Tout en étant l’étoile la plus proche de nous, le Soleil est encore loin d’avoir livré tous ses secrets aux astronomes. Quelle est l’origine de son champ magnétique, responsable de ses taches sombres et de ses violentes phases éruptives ? Les multiples manifestations du Soleil magnétique se répercutent pourtant jusque dans l’environnement terrestre, en provoquant des phénomènes tels que les aurores boréales, ou des perturbations électriques et radioélectriques de grande ampleur.
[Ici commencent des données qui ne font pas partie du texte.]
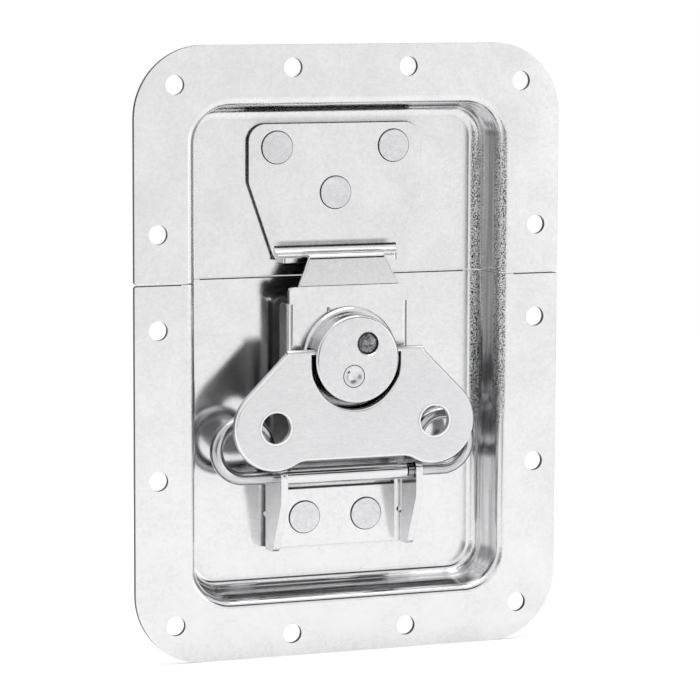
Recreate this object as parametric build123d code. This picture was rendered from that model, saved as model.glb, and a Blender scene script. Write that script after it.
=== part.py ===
from build123d import *
import math
import os

# Recessed butterfly case latch, closed. Millimetres.
# The face looks toward -Y, +X is to the right, +Z is up, toward the lid.
# The origin is the centre of the corner hole pattern on the flange's back,
# the plane that seats on the case. "stand" values are measured outward from
# the flange's front face; "sunk" values are measured inward from it.

# --- dish: one pressing split into a lid half and a base half --------------
dish_width = 127.0
dish_height = 172.0
dish_corner_r = 20.0
dish_t = 1.5                 # sheet
dish_sunk = 13.6             # floor's front face
recess_half_x = 45.9         # wall line where it leaves the flange
recess_half_z = 69.3
recess_corner_r = 10.5
wall_draft = 7.0             # degrees
rim_r = 2.5                  # outside bend from flange to wall, front side
floor_r = 3.0                # inside bend from wall to floor, front side
parting_z = 20.4
parting_gap = 0.3
parting_r = 0.8              # flange corners beside the parting line

# --- fixing holes ----------------------------------------------------------
fixing_d = 5.5
corner_inset_x, corner_inset_z = 11.75, 10.8     # in from the flange's edges
row_hole_x = 17.25           # the pairs above and below the recess
side_hole_z = 34.2           # the pairs beside the recess
join_hole_z = 7.7            # the pair just below the parting line

# --- rivets ----------------------------------------------------------------
rivet_head_d = 9.2
rivet_head_t = 0.5
rivet_shank_d = 5.0
rivet_tail_d = 8.0
rivet_tail_t = 1.2
rivet_hole_gap = 0.05        # radial

# --- keeper, riveted to the lid half ---------------------------------------
keeper_t = 1.5
keeper_half_w = 26.0
keeper_top_gap = 5.9         # below the recess's wall line
keeper_corner_r = 5.0
keeper_taper_z = 47.0        # the sides run straight down to here
keeper_taper_r = 4.0
keeper_foot_half_w = 18.6    # where the foot bends forward
keeper_bend_r = 3.9          # inside
foot_sunk = 7.9              # the foot's front edge
foot_top_z = 26.0
foot_corner_r = 1.2
keeper_rivet_x, keeper_rivet_drop = 17.6, 6.6    # below the plate's top
keeper_rivet_low_z = 43.8

# --- base bracket, riveted to the base half --------------------------------
bracket_t = 2.0
bracket_half_w = 21.4
bracket_bend_r = 1.2         # inside, between plate and ear
bracket_top_z = -40.5
bracket_foot_z = -57.0
ear_stand = 2.2
ear_kink_z = -42.0
ear_foot_sunk = 5.0          # the ear's front edge at its foot
ear_foot_r = 2.0
ear_kink_r = 4.0
ear_nose_r = 5.2             # round the ring's low bar
ear_hole_gap = 0.06          # radial, round the wire
relief_r = 1.0
relief_z = -47.8
bracket_rivet_x, bracket_rivet_z = 9.4, -48.6

# --- spring ring -----------------------------------------------------------
wire_d = 3.8
ring_sunk = 3.0              # wire's centre
ring_x = -0.8                # the ring lies a little to the left in its ears
ring_low_z = -35.2           # centre of the low bar, in the ears
ring_high_z = -28.0          # centre of the high bar, in the link's knuckle
lobe_x = 30.0                # lobe's centre, from the ring's middle
lobe_r = 8.0                 # to the wire's centre
neck_r = 4.0                 # reverse bend between lobe and high bar
ring_gap_x = 18.3            # the wire's ends meet here
ring_gap = 0.6

# --- hook plate ------------------------------------------------------------
hook_t = 1.5
hook_sunk = 1.2              # front face
hook_half_w = 18.1           # over the side flanges
hook_foot_z = -20.0
hook_foot_r = 2.0
hook_bend_r = 0.2            # inside, between plate and side flange
hook_flange_depth = 7.3
hook_flange_top_z = 13.6
hook_flange_foot_z = -17.0
hook_flange_r = 2.0          # the flanges' deep corners
hook_shoulder_half_w = 17.8
hook_shoulder_z = 18.3
hook_shoulder_r = 1.3
hook_neck_half_w = 14.8      # at the shoulders
hook_neck_r = 0.6            # between neck and shoulder
hook_slope_z = 18.55         # the neck leans back from here
hook_tip_half_w = 11.25
hook_tip_sunk = 3.0          # front of the neck, carried up to the claw's top
claw_bend_r = 0.9            # inside
claw_lap = 1.3               # over the keeper's foot
claw_gap = 0.3               # above the keeper's foot
claw_end_r = 0.6

# --- link plate ------------------------------------------------------------
link_t = 1.5
link_side_gap = 0.9          # to the hook's side flanges
link_top_z = 13.5
link_corner_r = 3.0
knuckle_half_w = 16.4
knuckle_gap = 0.06           # radial, round the wire
curl_gap = 1.0               # between the knuckle's end and the plate

# --- cam -------------------------------------------------------------------
cam_z = -1.7
cam_throw = 3.0              # eccentric offset of the stud
collar_r = 14.1
collar_stand = 0.5
collar_chamfer = 0.5
collar_gap = 0.2             # over the hook plate
journal_r = 8.0
journal_gap = 0.06           # radial, in the hook plate
backing_r = 10.8
backing_t = 1.4
backing_gap = 0.15
stud_r = 3.5
stud_slack = 0.7             # the link's slot over the stud, up and down
stud_side_gap = 0.2          # the same, sideways
stud_neck_r = 2.4
stud_peen_r = 3.2
stud_peen_t = 0.6
stud_washer_r = 6.5
stud_washer_t = 1.2
stud_washer_gap = 0.2
cap_r = 12.35                # at the front
cap_back_r = 12.9
cap_stand = 6.2
cap_edge_r = 0.9
pin_r = 3.1
pin_upper = (3.1, 4.3)       # from the cam's centre
pin_lower = (-1.25, -4.75)
pin_upper_sunk = 0.8         # below the cap's face, in a countersunk hole
pin_sink_chamfer = 0.35
pin_dome_r = 0.5
pin_dimple_r = 2.3           # in the lower pin's end
pin_dimple_t = 0.6

# --- wing ------------------------------------------------------------------
wing_t = 2.0
wing_stand = 4.8
wing_axis_z = 0.3
wing_lobe_x, wing_lobe_z = 23.85, -20.3
wing_lobe_r = 12.2
wing_slope = 45.0            # degrees, outer edge from lobe to arm
wing_foot_z = -30.0
wing_foot_r = 7.0            # between foot and lobe
wing_notch_half_w = 13.0
wing_notch_z = -3.05         # centre of the notch's round end
wing_hole_r = 4.4
wing_edge_r = 0.8            # coined front edge
trunnion_reach = 3.6         # into the cap, from the notch
trunnion_gap = 0.06          # radial
trunnion_end_gap = 0.3

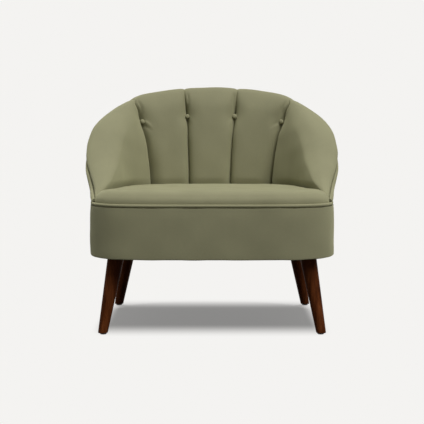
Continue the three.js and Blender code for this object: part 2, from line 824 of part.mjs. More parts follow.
function springAt(x) {
  const widest = Math.abs(x) + springWireRadius;
  const front = crossing(stripInner + gap, widest, quarterTurn, halfTurn + quarterTurn);
  const back = crossing(stripInner + gap, widest, -quarterTurn, quarterTurn);
  const endHeight = stripTop - stripHeight / 2;
  const arch = waist - springWireRadius - endHeight;
  const points = [new THREE.Vector3(x, front, endHeight)];
  for (let i = 0; i <= springBends; i += 1) {
    const share = i / springBends;
    const atEnd = i === 0 || i === springBends;
    const swing = i % 2 === 0 ? -springSwing : springSwing;
    const y = mix(front + springLead, back - springLead, share);
    points.push(new THREE.Vector3(atEnd ? x : x + swing, y, endHeight + arch * Math.sin(Math.PI * share)));
  }
  points.push(new THREE.Vector3(x, back, endHeight));
  const corners = [];
  for (let i = 0; i < springSides; i += 1) {
    const turn = (2 * Math.PI * i) / springSides;
    corners.push(new THREE.Vector2(springWireRadius * Math.cos(turn), springWireRadius * Math.sin(turn)));
  }
  return new THREE.ExtrudeGeometry(new THREE.Shape(corners), {
    steps: springBends * springBendSteps,
    extrudePath: new THREE.CatmullRomCurve3(points),
    curveSegments: 1,
  });
}

/** Angle where the outline reaches a width, between a narrow angle and a wide one. */
function angleAtWidth(x, narrow, wide) {
  const halvings = 40;
  let [near, far] = [narrow, wide];
  for (let i = 0; i < halvings; i += 1) {
    const middle = (near + far) / 2;
    if (outlineAt(middle).point.x < x) near = middle;
    else far = middle;
  }
  return near;
}

function addSprings() {
  const outermost = (springPitch * (springCount - 1)) / 2;
  for (let i = 0; i < springCount; i += 1) {
    const spring = mergeVertices(springAt(i * springPitch - outermost));
    addPiece(`seat_spring_${i + 1}`, spring, springSteel);
  }
  const reach = outermost + springSwing + stripMargin;
  const strip = rectangle(railInner + gap, stripInner, stripTop - stripHeight, stripTop);
  const frontAngle = angleAtWidth(reach, halfTurn, quarterTurn);
  const backAngle = angleAtWidth(reach, 0, quarterTurn);
  addPiece("spring_clips_front", sweep(frontAngle, fullTurn - frontAngle, strip), zinc);
  addPiece("spring_clips_back", sweep(-backAngle, backAngle, strip), zinc);
}

// Legs, blocks and their fixings

/** Where a leg stands and how it runs outwards, for a column of the plan. */
function legPlace(name, angle, inset, lean) {
  const { x, y } = onColumn(angle, [inset, 0]);
  return { name, x, y, lean: Math.sign(x) * lean, rake: Math.sign(y) * legRake };
}

const legPlaces = [
  legPlace("front_left", -legAngles.front, frontLegInset, frontLegLean),
  legPlace("front_right", legAngles.front, frontLegInset, frontLegLean),
  legPlace("back_left", -legAngles.back, backLegInset, backLegLean),
  legPlace("back_right", legAngles.back, backLegInset, backLegLean),
];

/** Moves a leg's points outwards as they go down, so that it leans and its ends stay level. */
function leaned(geometry, { x, y, lean, rake }) {
  const position = geometry.attributes.position;
  for (let i = 0; i < position.count; i += 1) {
    const drop = legTop - position.getZ(i);
    position.setX(i, position.getX(i) + x + lean * drop);
    position.setY(i, position.getY(i) + y + rake * drop);
  }
  return geometry;
}

function addLeg(place) {
  const drop = legTop - legBottom;
  const footX = place.x + place.lean * drop;
  const footY = place.y + place.rake * drop;
  const profile = [
    [0, legBottom],
    [legFootRadius - legFootChamfer, legBottom],
    [mix(legFootRadius, legTopRadius, legFootChamfer / drop), legBottom + legFootChamfer],
    [legTopRadius, legTop],
    [0, legTop],
  ];
  const boltHole = upright(boltRadius + gap, legTop - boltGrip - gap, legTop + overrun, boltSides);
  const pinHole = upright(glidePinRadius + gap, legBottom - overrun, legBottom + glidePinLength, boltSides);
  boltHole.translate(place.x, place.y, 0);
  pinHole.translate(footX, footY, 0);
  addPiece(`${place.name}_leg`, cut(leaned(turned(profile, legSides), place), [boltHole, pinHole]), walnut);

  const pinTop = legBottom + glidePinLength - gap;
  const glide = turned([
    [0, 0],
    [glideRadius - glideChamfer, 0],
    [glideRadius, glideChamfer],
    [glideRadius, glideHeight],
    [glidePinRadius, glideHeight],
    [glidePinRadius, pinTop],
    [0, pinTop],
  ], boltSides);
  addPiece(`${place.name}_glide`, glide.translate(footX, footY, 0), darkPlastic);
}

function addFixings(place, railHollow) {
  const nutSeat = blockTop + gap;
  const nutTop = nutSeat + nutFlangeThickness;
  const boltTop = nutTop + boltProud;
  const bolt = turned([
    [0, legTop - boltGrip],
    [boltRadius - boltChamfer, legTop - boltGrip],
    [boltRadius, legTop - boltGrip + boltChamfer],
    [boltRadius, boltTop - boltChamfer],
    [boltRadius - boltChamfer, boltTop],
    [0, boltTop],
  ], boltSides);
  addPiece(`${place.name}_bolt`, bolt.translate(place.x, place.y, 0), zinc);

  const nut = turned([
    [0, nutSeat - nutBarrelLength],
    [nutBarrelRadius, nutSeat - nutBarrelLength],
    [nutBarrelRadius, nutSeat],
    [nutFlangeRadius, nutSeat],
    [nutFlangeRadius, nutTop],
    [0, nutTop],
  ], boltSides);
  const bore = upright(boltRadius + gap, nutSeat - nutBarrelLength - overrun, nutTop + overrun, boltSides);
  addPiece(`${place.name}_nut`, cut(nut, [bore]).translate(place.x, place.y, 0), zinc);

  const box = new THREE.BoxGeometry(blockWidth, blockDepth, blockThickness);
  box.translate(place.x, place.y, railBottom + blockThickness / 2);
  const hole = upright(nutBarrelRadius + gap, railBottom - overrun, blockTop + overrun, boltSides);
  hole.translate(place.x, place.y, 0);
  const block = toSolid(box).intersect(toSolid(railHollow)).subtract(toSolid(hole));
  addPiece(`${place.name}_block`, toGeometry(block), beech);
}

function addUnderside() {
  const railHollow = plate(() => railInner + gap, railBottom - overrun, blockTop + overrun);
  const boltHoles = legPlaces.map(({ x, y }) => {
    const hole = upright(boltRadius + gap, dustCoverBottom - overrun, dustCoverTop + overrun, boltSides);
    return hole.translate(x, y, 0);
  });
  for (const place of legPlaces) {
    addLeg(place);
    addFixings(place, railHollow);
  }
  const dustCover = plate(() => dustCoverInset, dustCoverBottom, dustCoverTop);
  addPiece("dust_cover", cut(dustCover, boltHoles), blackCloth);
}

addUnderside();
addBase();
addSprings();
addTub();
addButtons();
addSeat();

// The origin is under the middle of the chair's box, on the floor.
const chairBox = new THREE.Box3().setFromObject(chair);
const chairMiddle = chairBox.getCenter(new THREE.Vector3());
chair.position.set(-chairMiddle.x, -chairMiddle.y, -chairBox.min.z);

export default chair;
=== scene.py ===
"""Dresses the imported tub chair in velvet, stained wood, webbing and cloth.

Metres. X runs across the seat, Y from front to back, Z up from the floor, as in the frame.
Angles round the plan are in degrees from the middle of the back, positive to the right.
"""

import json
import math
from collections import namedtuple

import bmesh
import bpy
import numpy as np
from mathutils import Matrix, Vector
from mathutils.kdtree import KDTree


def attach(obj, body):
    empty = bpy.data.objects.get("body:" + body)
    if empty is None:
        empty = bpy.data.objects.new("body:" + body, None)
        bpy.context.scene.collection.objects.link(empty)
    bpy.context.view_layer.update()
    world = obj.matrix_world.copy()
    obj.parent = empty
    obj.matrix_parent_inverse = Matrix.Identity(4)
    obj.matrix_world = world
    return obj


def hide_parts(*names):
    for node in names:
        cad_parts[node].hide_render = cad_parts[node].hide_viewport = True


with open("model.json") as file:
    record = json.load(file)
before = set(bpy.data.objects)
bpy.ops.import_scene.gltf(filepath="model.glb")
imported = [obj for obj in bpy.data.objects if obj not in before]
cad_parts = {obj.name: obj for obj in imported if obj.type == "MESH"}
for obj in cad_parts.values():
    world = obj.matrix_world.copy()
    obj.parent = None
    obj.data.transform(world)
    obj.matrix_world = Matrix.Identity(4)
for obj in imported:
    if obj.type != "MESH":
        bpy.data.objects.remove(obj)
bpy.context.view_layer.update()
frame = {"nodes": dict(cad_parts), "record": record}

# Driving dimensions
LEG_HEIGHT = 0.232
BASE_HEIGHT = 0.153
BASE_HALF_WIDTH = 0.373
BASE_FRONT_DEPTH = 0.350
BASE_BACK_DEPTH = 0.325
PLAN_SHIFT = np.array([0.0, 0.003105])  # the middle of the plan, in the frame
RIM_RISE = 0.373
ARM_END_RISE = 0.0112
RIM_FLARE = 0.037
RIM_RADIUS = 0.060
RADIUS_SHARE = 0.8  # of the thickness, where the tub is thin
RIM_ROLL = 0.034
COVER_THICKNESS = 0.0016
GAP = 0.0003
WAIST = LEG_HEIGHT + BASE_HEIGHT
TUB_BOTTOM = WAIST + GAP
CLOTH_DEPTH = COVER_THICKNESS + GAP

# Shape numbers of the plan: 2 is an ellipse, higher is squarer
FRONT_SQUARENESS = 5
BACK_SQUARENESS = 2.6

# Angles round the plan
QUARTER_TURN = 90
HALF_TURN = 180
FULL_TURN = 360
INNER_SEAM = 15
OUTER_SEAM = 45
BACK_CORNER = 58
TUB_END = 128
ARM_STOP = 123.5
SEAM_GAP = math.degrees(GAP / 2 / BASE_BACK_DEPTH)
ROUND_COLUMNS = 360

# Meshes
SHARP_ABOVE = 50  # degrees between two faces
TUBE_DOME_START = 0.2  # of a quarter turn, from the tip
TUBE_DOME_ROWS = 5
PROFILE_POINTS = 400  # along a profile, where a button looks for its place
TINY = 1e-9  # keeps sums from dividing by nothing

# Profiles along the tub, at stations given as shares of its half length
STATION_SHARES = [0, 0.117, 0.234, 0.352, 0.469, 0.594, 0.727, 0.836, 0.953, 1]
RISE_SHARES = [1, 0.994, 0.967, 0.918, 0.787, 0.62, 0.35, 0.18, 0.041, 0]
FLARE_SHARES = [0.67, 0.69, 0.74, 0.82, 0.93, 1, 0.94, 0.3, 0.05, 0.02]
THICKNESS_STATIONS = [0, 0.25, 0.5, 0.7, 0.82, 0.9, 0.965, 1]
THICKNESSES = [0.132, 0.124, 0.104, 0.076, 0.054, 0.037, 0.017, 0.008]

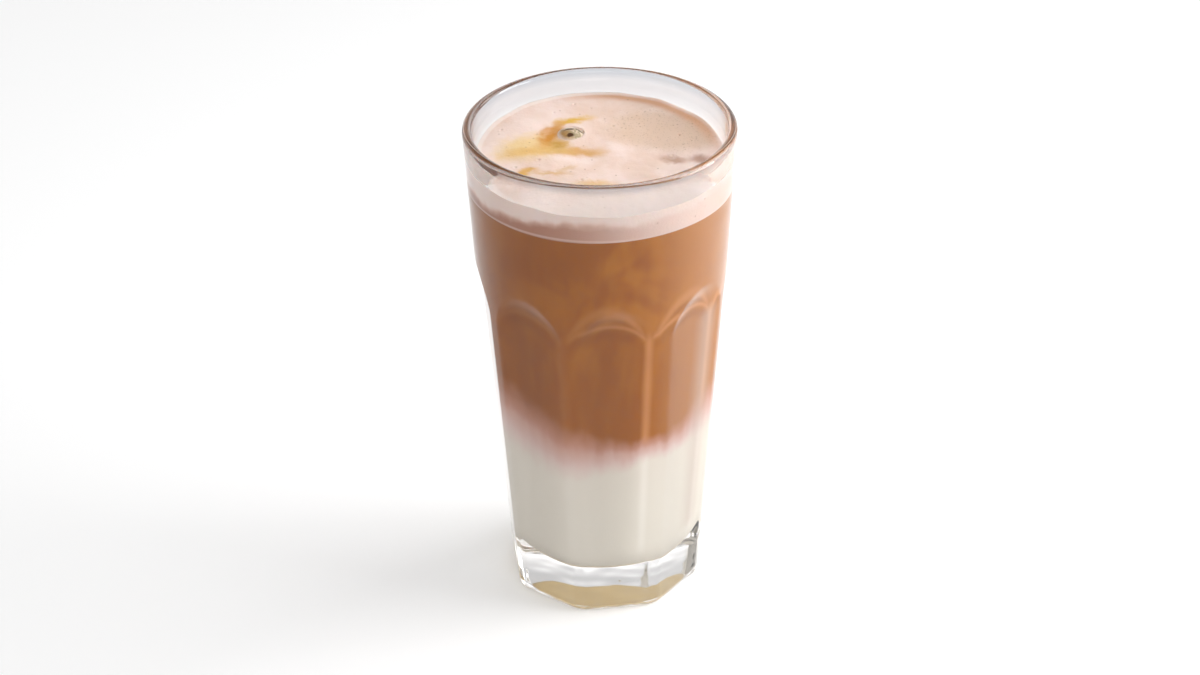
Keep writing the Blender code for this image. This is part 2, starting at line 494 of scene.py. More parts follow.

Face à ces enjeux, l’observation d’autres étoiles peut apporter des contraintes observationnelles que le Soleil seul ne peut offrir. Le vaste laboratoire stellaire permet en effet d’utiliser les autres étoiles pour tester le comportement magnétique d’objets astrophysiques très similaires au Soleil, tout en gagnant la possibilité de faire varier certaines de leurs caractéristiques simples (masse, âge, vitesse de rotation) pour tester leur influence sur le champ magnétique créé. Cette nouvelle option est maintenant accessible aux astronomes grâce au spectropolarimètre NARVAL installé au foyer du télescope de 2m Bernard Lyot du Pic du Midi.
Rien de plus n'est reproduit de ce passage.